[START Supplied material]

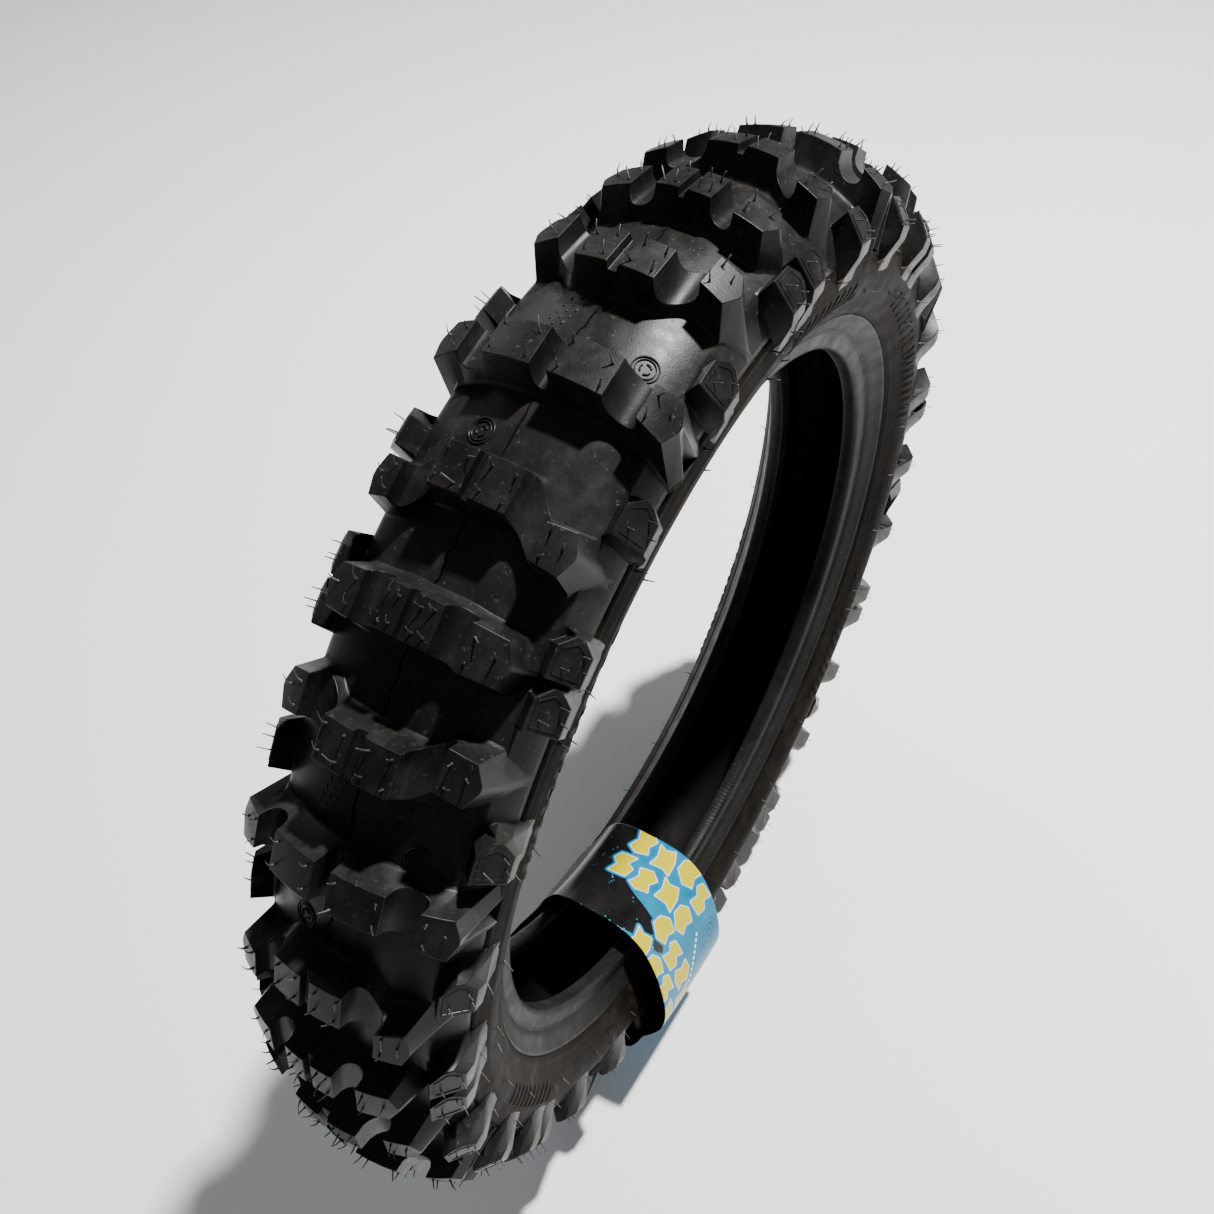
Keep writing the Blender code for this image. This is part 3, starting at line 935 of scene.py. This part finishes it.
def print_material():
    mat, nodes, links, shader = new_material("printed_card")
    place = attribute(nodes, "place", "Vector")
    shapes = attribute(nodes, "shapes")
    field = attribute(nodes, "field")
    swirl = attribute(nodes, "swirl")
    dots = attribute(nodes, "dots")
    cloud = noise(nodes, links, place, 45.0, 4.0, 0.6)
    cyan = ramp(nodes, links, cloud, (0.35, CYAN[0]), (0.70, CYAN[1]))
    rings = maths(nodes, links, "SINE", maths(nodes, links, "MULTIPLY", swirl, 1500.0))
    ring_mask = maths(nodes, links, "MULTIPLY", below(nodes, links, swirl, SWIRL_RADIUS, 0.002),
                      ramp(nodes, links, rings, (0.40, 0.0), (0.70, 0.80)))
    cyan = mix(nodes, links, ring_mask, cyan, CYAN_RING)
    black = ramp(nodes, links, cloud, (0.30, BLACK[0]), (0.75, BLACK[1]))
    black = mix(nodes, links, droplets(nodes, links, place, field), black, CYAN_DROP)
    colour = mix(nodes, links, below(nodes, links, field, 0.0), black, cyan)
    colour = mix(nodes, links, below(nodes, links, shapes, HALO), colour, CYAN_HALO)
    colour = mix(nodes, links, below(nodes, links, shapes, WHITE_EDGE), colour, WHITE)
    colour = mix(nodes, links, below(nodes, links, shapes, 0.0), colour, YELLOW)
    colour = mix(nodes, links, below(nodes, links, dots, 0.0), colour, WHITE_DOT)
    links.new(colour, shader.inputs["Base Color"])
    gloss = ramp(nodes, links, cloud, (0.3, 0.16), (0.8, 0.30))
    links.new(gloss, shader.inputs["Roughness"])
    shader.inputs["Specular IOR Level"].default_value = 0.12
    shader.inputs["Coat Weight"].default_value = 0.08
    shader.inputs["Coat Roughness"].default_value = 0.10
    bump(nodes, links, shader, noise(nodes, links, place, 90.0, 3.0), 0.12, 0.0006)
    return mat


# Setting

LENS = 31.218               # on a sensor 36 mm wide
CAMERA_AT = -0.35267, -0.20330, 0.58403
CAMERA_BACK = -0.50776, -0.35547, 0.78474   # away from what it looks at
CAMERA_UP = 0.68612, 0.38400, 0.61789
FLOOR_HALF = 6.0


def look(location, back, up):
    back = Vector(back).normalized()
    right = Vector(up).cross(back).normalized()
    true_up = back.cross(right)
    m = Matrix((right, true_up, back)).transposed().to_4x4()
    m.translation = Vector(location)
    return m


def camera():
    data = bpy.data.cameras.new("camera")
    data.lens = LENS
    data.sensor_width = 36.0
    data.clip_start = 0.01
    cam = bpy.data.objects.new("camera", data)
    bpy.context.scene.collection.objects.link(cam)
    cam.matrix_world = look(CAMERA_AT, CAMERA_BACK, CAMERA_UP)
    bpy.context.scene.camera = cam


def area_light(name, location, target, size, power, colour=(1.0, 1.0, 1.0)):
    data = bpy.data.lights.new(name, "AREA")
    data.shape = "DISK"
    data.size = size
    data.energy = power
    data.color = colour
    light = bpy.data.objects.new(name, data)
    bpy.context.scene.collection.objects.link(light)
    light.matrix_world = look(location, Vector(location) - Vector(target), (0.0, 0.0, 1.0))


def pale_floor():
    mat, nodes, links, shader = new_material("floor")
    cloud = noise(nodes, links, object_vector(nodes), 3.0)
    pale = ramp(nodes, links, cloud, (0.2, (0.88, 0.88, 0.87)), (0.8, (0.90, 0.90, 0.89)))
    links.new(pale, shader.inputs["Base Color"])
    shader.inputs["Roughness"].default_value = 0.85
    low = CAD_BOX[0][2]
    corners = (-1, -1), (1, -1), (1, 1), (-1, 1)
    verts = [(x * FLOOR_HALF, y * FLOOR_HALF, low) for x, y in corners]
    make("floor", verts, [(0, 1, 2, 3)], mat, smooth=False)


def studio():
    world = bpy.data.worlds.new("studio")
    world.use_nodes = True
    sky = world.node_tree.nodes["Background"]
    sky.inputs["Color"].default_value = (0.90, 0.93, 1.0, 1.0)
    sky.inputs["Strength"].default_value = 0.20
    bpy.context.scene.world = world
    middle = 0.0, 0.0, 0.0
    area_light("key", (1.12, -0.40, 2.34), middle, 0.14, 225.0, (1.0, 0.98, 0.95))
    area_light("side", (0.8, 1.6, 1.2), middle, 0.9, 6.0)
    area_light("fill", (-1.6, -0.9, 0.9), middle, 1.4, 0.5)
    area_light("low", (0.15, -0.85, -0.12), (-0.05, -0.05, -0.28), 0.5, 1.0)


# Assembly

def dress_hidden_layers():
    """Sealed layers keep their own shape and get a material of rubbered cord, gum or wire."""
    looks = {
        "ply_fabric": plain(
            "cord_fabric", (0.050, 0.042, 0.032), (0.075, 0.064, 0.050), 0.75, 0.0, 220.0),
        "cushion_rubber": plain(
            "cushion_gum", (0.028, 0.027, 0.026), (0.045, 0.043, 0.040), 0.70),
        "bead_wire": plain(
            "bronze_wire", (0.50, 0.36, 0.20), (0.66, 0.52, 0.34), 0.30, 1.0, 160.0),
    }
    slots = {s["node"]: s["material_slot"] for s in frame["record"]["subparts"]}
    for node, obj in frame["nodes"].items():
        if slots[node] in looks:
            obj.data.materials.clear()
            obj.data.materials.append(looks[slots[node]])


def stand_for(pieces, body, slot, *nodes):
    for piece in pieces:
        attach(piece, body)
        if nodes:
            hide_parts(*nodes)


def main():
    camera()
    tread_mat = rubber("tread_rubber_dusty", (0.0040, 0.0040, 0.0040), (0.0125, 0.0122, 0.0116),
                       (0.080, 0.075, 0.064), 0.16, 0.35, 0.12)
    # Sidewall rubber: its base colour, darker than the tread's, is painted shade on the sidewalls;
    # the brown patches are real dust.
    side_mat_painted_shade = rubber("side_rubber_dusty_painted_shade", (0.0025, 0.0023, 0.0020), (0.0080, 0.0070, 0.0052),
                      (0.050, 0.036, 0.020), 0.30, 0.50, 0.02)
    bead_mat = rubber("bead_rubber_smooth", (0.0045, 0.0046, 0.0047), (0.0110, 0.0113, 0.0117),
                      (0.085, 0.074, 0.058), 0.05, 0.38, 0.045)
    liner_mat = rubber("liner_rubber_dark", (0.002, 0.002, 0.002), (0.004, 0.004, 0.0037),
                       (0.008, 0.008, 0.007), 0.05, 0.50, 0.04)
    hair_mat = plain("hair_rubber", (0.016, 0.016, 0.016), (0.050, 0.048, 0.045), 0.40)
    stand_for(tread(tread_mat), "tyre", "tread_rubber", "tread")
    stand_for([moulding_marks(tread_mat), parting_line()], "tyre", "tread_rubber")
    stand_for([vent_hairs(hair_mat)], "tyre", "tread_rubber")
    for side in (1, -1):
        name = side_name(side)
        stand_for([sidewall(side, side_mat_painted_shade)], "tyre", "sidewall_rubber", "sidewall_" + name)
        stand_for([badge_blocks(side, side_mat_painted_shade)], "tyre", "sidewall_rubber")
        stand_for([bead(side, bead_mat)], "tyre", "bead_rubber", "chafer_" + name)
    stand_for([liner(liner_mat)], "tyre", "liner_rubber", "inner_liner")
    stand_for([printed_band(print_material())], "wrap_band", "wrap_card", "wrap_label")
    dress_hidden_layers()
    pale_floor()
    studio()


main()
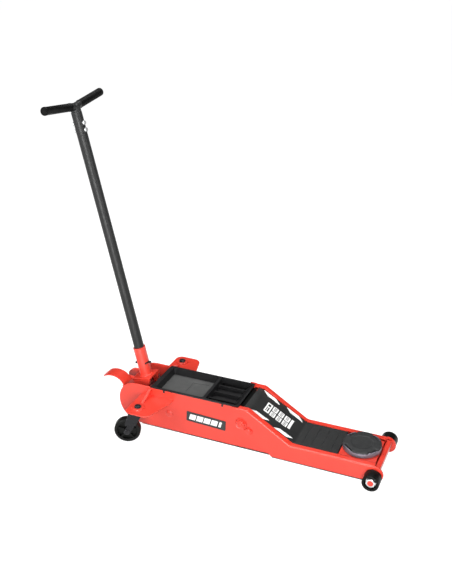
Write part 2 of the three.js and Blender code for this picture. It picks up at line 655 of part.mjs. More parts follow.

[END Supplied material]

§ **Task requirements**
From the data above, extract every line in its exact form.

§ **Answer for the task**
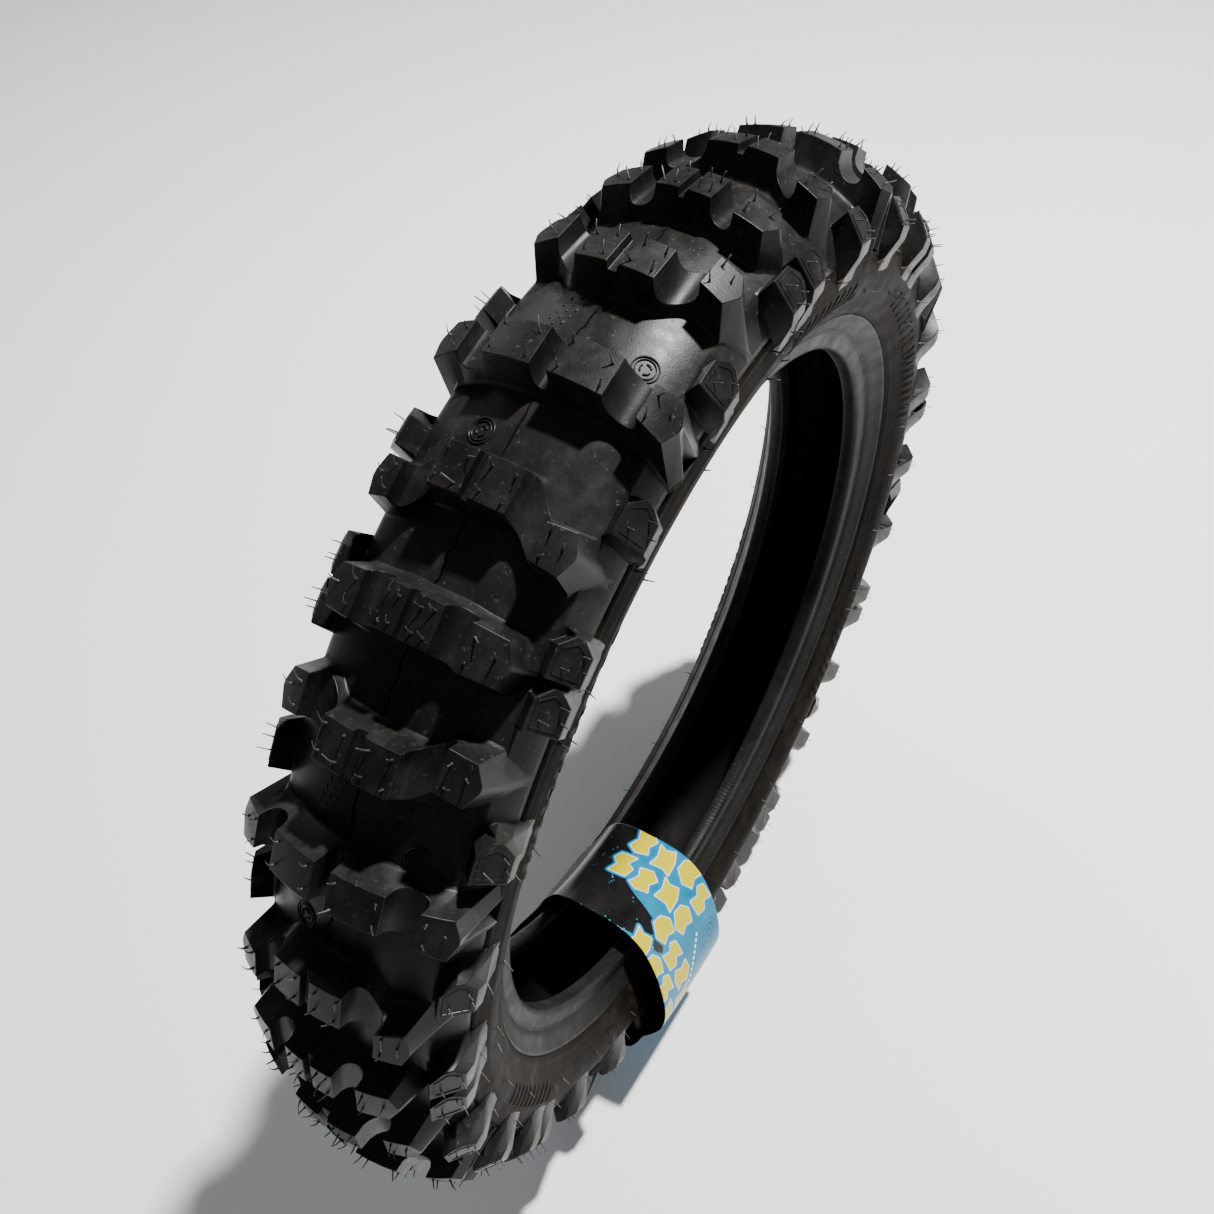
Keep writing the Blender code for this image. This is part 3, starting at line 935 of scene.py. This part finishes it.
def print_material():
    mat, nodes, links, shader = new_material("printed_card")
    place = attribute(nodes, "place", "Vector")
    shapes = attribute(nodes, "shapes")
    field = attribute(nodes, "field")
    swirl = attribute(nodes, "swirl")
    dots = attribute(nodes, "dots")
    cloud = noise(nodes, links, place, 45.0, 4.0, 0.6)
    cyan = ramp(nodes, links, cloud, (0.35, CYAN[0]), (0.70, CYAN[1]))
    rings = maths(nodes, links, "SINE", maths(nodes, links, "MULTIPLY", swirl, 1500.0))
    ring_mask = maths(nodes, links, "MULTIPLY", below(nodes, links, swirl, SWIRL_RADIUS, 0.002),
                      ramp(nodes, links, rings, (0.40, 0.0), (0.70, 0.80)))
    cyan = mix(nodes, links, ring_mask, cyan, CYAN_RING)
    black = ramp(nodes, links, cloud, (0.30, BLACK[0]), (0.75, BLACK[1]))
    black = mix(nodes, links, droplets(nodes, links, place, field), black, CYAN_DROP)
    colour = mix(nodes, links, below(nodes, links, field, 0.0), black, cyan)
    colour = mix(nodes, links, below(nodes, links, shapes, HALO), colour, CYAN_HALO)
    colour = mix(nodes, links, below(nodes, links, shapes, WHITE_EDGE), colour, WHITE)
    colour = mix(nodes, links, below(nodes, links, shapes, 0.0), colour, YELLOW)
    colour = mix(nodes, links, below(nodes, links, dots, 0.0), colour, WHITE_DOT)
    links.new(colour, shader.inputs["Base Color"])
    gloss = ramp(nodes, links, cloud, (0.3, 0.16), (0.8, 0.30))
    links.new(gloss, shader.inputs["Roughness"])
    shader.inputs["Specular IOR Level"].default_value = 0.12
    shader.inputs["Coat Weight"].default_value = 0.08
    shader.inputs["Coat Roughness"].default_value = 0.10
    bump(nodes, links, shader, noise(nodes, links, place, 90.0, 3.0), 0.12, 0.0006)
    return mat


# Setting

LENS = 31.218               # on a sensor 36 mm wide
CAMERA_AT = -0.35267, -0.20330, 0.58403
CAMERA_BACK = -0.50776, -0.35547, 0.78474   # away from what it looks at
CAMERA_UP = 0.68612, 0.38400, 0.61789
FLOOR_HALF = 6.0


def look(location, back, up):
    back = Vector(back).normalized()
    right = Vector(up).cross(back).normalized()
    true_up = back.cross(right)
    m = Matrix((right, true_up, back)).transposed().to_4x4()
    m.translation = Vector(location)
    return m


def camera():
    data = bpy.data.cameras.new("camera")
    data.lens = LENS
    data.sensor_width = 36.0
    data.clip_start = 0.01
    cam = bpy.data.objects.new("camera", data)
    bpy.context.scene.collection.objects.link(cam)
    cam.matrix_world = look(CAMERA_AT, CAMERA_BACK, CAMERA_UP)
    bpy.context.scene.camera = cam


def area_light(name, location, target, size, power, colour=(1.0, 1.0, 1.0)):
    data = bpy.data.lights.new(name, "AREA")
    data.shape = "DISK"
    data.size = size
    data.energy = power
    data.color = colour
    light = bpy.data.objects.new(name, data)
    bpy.context.scene.collection.objects.link(light)
    light.matrix_world = look(location, Vector(location) - Vector(target), (0.0, 0.0, 1.0))


def pale_floor():
    mat, nodes, links, shader = new_material("floor")
    cloud = noise(nodes, links, object_vector(nodes), 3.0)
    pale = ramp(nodes, links, cloud, (0.2, (0.88, 0.88, 0.87)), (0.8, (0.90, 0.90, 0.89)))
    links.new(pale, shader.inputs["Base Color"])
    shader.inputs["Roughness"].default_value = 0.85
    low = CAD_BOX[0][2]
    corners = (-1, -1), (1, -1), (1, 1), (-1, 1)
    verts = [(x * FLOOR_HALF, y * FLOOR_HALF, low) for x, y in corners]
    make("floor", verts, [(0, 1, 2, 3)], mat, smooth=False)


def studio():
    world = bpy.data.worlds.new("studio")
    world.use_nodes = True
    sky = world.node_tree.nodes["Background"]
    sky.inputs["Color"].default_value = (0.90, 0.93, 1.0, 1.0)
    sky.inputs["Strength"].default_value = 0.20
    bpy.context.scene.world = world
    middle = 0.0, 0.0, 0.0
    area_light("key", (1.12, -0.40, 2.34), middle, 0.14, 225.0, (1.0, 0.98, 0.95))
    area_light("side", (0.8, 1.6, 1.2), middle, 0.9, 6.0)
    area_light("fill", (-1.6, -0.9, 0.9), middle, 1.4, 0.5)
    area_light("low", (0.15, -0.85, -0.12), (-0.05, -0.05, -0.28), 0.5, 1.0)


# Assembly

def dress_hidden_layers():
    """Sealed layers keep their own shape and get a material of rubbered cord, gum or wire."""
    looks = {
        "ply_fabric": plain(
            "cord_fabric", (0.050, 0.042, 0.032), (0.075, 0.064, 0.050), 0.75, 0.0, 220.0),
        "cushion_rubber": plain(
            "cushion_gum", (0.028, 0.027, 0.026), (0.045, 0.043, 0.040), 0.70),
        "bead_wire": plain(
            "bronze_wire", (0.50, 0.36, 0.20), (0.66, 0.52, 0.34), 0.30, 1.0, 160.0),
    }
    slots = {s["node"]: s["material_slot"] for s in frame["record"]["subparts"]}
    for node, obj in frame["nodes"].items():
        if slots[node] in looks:
            obj.data.materials.clear()
            obj.data.materials.append(looks[slots[node]])


def stand_for(pieces, body, slot, *nodes):
    for piece in pieces:
        attach(piece, body)
        if nodes:
            hide_parts(*nodes)


def main():
    camera()
    tread_mat = rubber("tread_rubber_dusty", (0.0040, 0.0040, 0.0040), (0.0125, 0.0122, 0.0116),
                       (0.080, 0.075, 0.064), 0.16, 0.35, 0.12)
    # Sidewall rubber: its base colour, darker than the tread's, is painted shade on the sidewalls;
    # the brown patches are real dust.
    side_mat_painted_shade = rubber("side_rubber_dusty_painted_shade", (0.0025, 0.0023, 0.0020), (0.0080, 0.0070, 0.0052),
                      (0.050, 0.036, 0.020), 0.30, 0.50, 0.02)
    bead_mat = rubber("bead_rubber_smooth", (0.0045, 0.0046, 0.0047), (0.0110, 0.0113, 0.0117),
                      (0.085, 0.074, 0.058), 0.05, 0.38, 0.045)
    liner_mat = rubber("liner_rubber_dark", (0.002, 0.002, 0.002), (0.004, 0.004, 0.0037),
                       (0.008, 0.008, 0.007), 0.05, 0.50, 0.04)
    hair_mat = plain("hair_rubber", (0.016, 0.016, 0.016), (0.050, 0.048, 0.045), 0.40)
    stand_for(tread(tread_mat), "tyre", "tread_rubber", "tread")
    stand_for([moulding_marks(tread_mat), parting_line()], "tyre", "tread_rubber")
    stand_for([vent_hairs(hair_mat)], "tyre", "tread_rubber")
    for side in (1, -1):
        name = side_name(side)
        stand_for([sidewall(side, side_mat_painted_shade)], "tyre", "sidewall_rubber", "sidewall_" + name)
        stand_for([badge_blocks(side, side_mat_painted_shade)], "tyre", "sidewall_rubber")
        stand_for([bead(side, bead_mat)], "tyre", "bead_rubber", "chafer_" + name)
    stand_for([liner(liner_mat)], "tyre", "liner_rubber", "inner_liner")
    stand_for([printed_band(print_material())], "wrap_band", "wrap_card", "wrap_label")
    dress_hidden_layers()
    pale_floor()
    studio()


main()
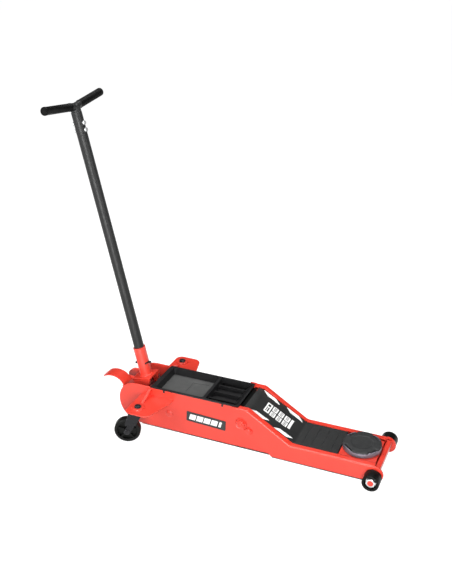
Write part 2 of the three.js and Blender code for this picture. It picks up at line 655 of part.mjs. More parts follow.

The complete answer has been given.